I thought of this incident when Russell Crowe threw a phone at a hotel worker. I thought of it again when Alec Baldwin’s daughter recorded an angry voice message he had left on her phone. I thought of it most recently when Christian Bale snapped on the set of the new ‘Terminator’ movie and all the world was forced to listen to his rambling rage.
Anger is something we all crave to witness, but I don’t think it was always this way. The most popular form of television is reality TV, but no one wants to watch people with manners or stifled emotions. Reality show casting directors look for people on the brink of explosion, people who will take out their anger by smashing a beer can to various foreheads. Even President Barack Obama, the leader of the free world, expresses his rage at the deficit he has to fix.
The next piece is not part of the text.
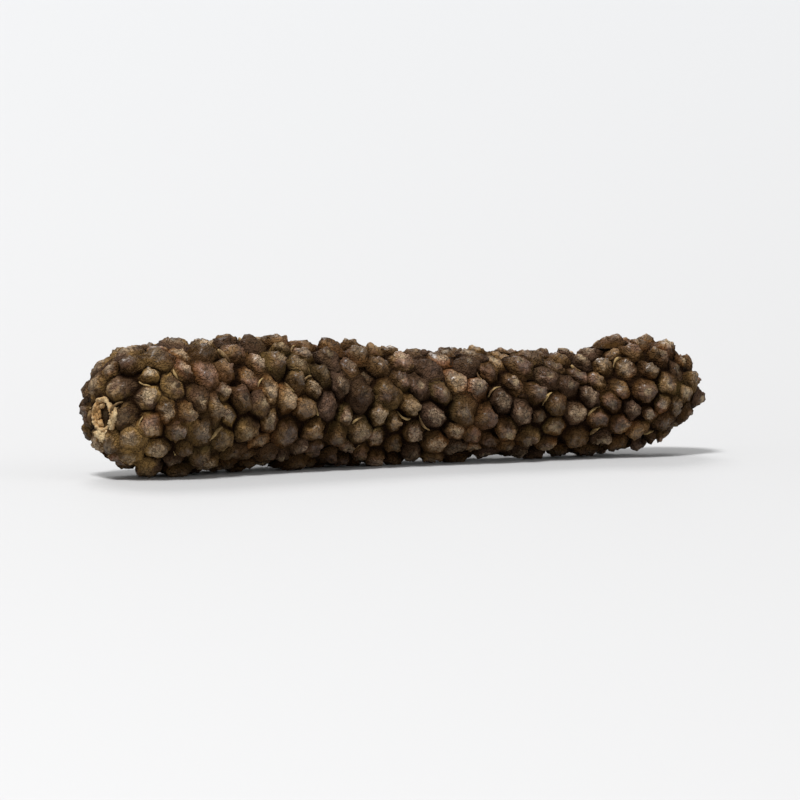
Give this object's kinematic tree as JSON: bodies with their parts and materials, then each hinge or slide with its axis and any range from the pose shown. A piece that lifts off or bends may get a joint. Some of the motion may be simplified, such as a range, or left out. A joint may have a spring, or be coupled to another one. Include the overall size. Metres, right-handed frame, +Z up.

It occurred to me that rage is the new black, and rage blackouts are the new little black dress. We say we like it when celebrities, news anchors, political icons and cooking show hosts throw temper tantrums because it makes them look bad, but I beg to differ. We crave the moments in which they snap because they are just making it that much more acceptable for us to snap. Every human loses it once in a while – yes, even you. You might not have broken a porcelain doll on your dad’s head, but your moment is coming, and I know you can feel it.
However, Chris Brown took the fashion trend too far when he pulled an Ike and Tina on Rihanna. Rage is what’s in – a little foul language, maybe some minor vandalism, but not domestic abuse. It’s sort of the equivalent of taking a job as a lumberjack when flannel shirts are what’s in fashion.’
What Chris Brown did was obviously wrong on many different levels, and in no way do I consider that to be a healthy rage blackout, but Christian I can relate to. The world was not ready to see this side of him, the side he desperately needed to show if he was going to get anything done the way he wanted it done. No one was ready for my rage blackout either, probably because it occurred before the trend was sweeping the nation.
Sure, we both feel bad, but people will, out of fear, treat us differently for the rest of our lives, and that’s good. Alec Baldwin went on to win two Emmys after his rage blackout, and Tyra Banks went on to have her own talk show after she broke down on the set of ‘America’s Next Top Model.’ I went on to convince my frightened dad to pay for a Boston University college tuition, and I’m currently working on getting a new Xbox. The outlook is good.
Pretty soon, people in the public eye will be able to act like normal humans and have rage attacks whenever they need to have them. Olympians will no longer have to stifle their anger with hallucinogenic drugs, and Naomi Campbell will get hired again. This is a new era: where people get angry, and then get stuff done.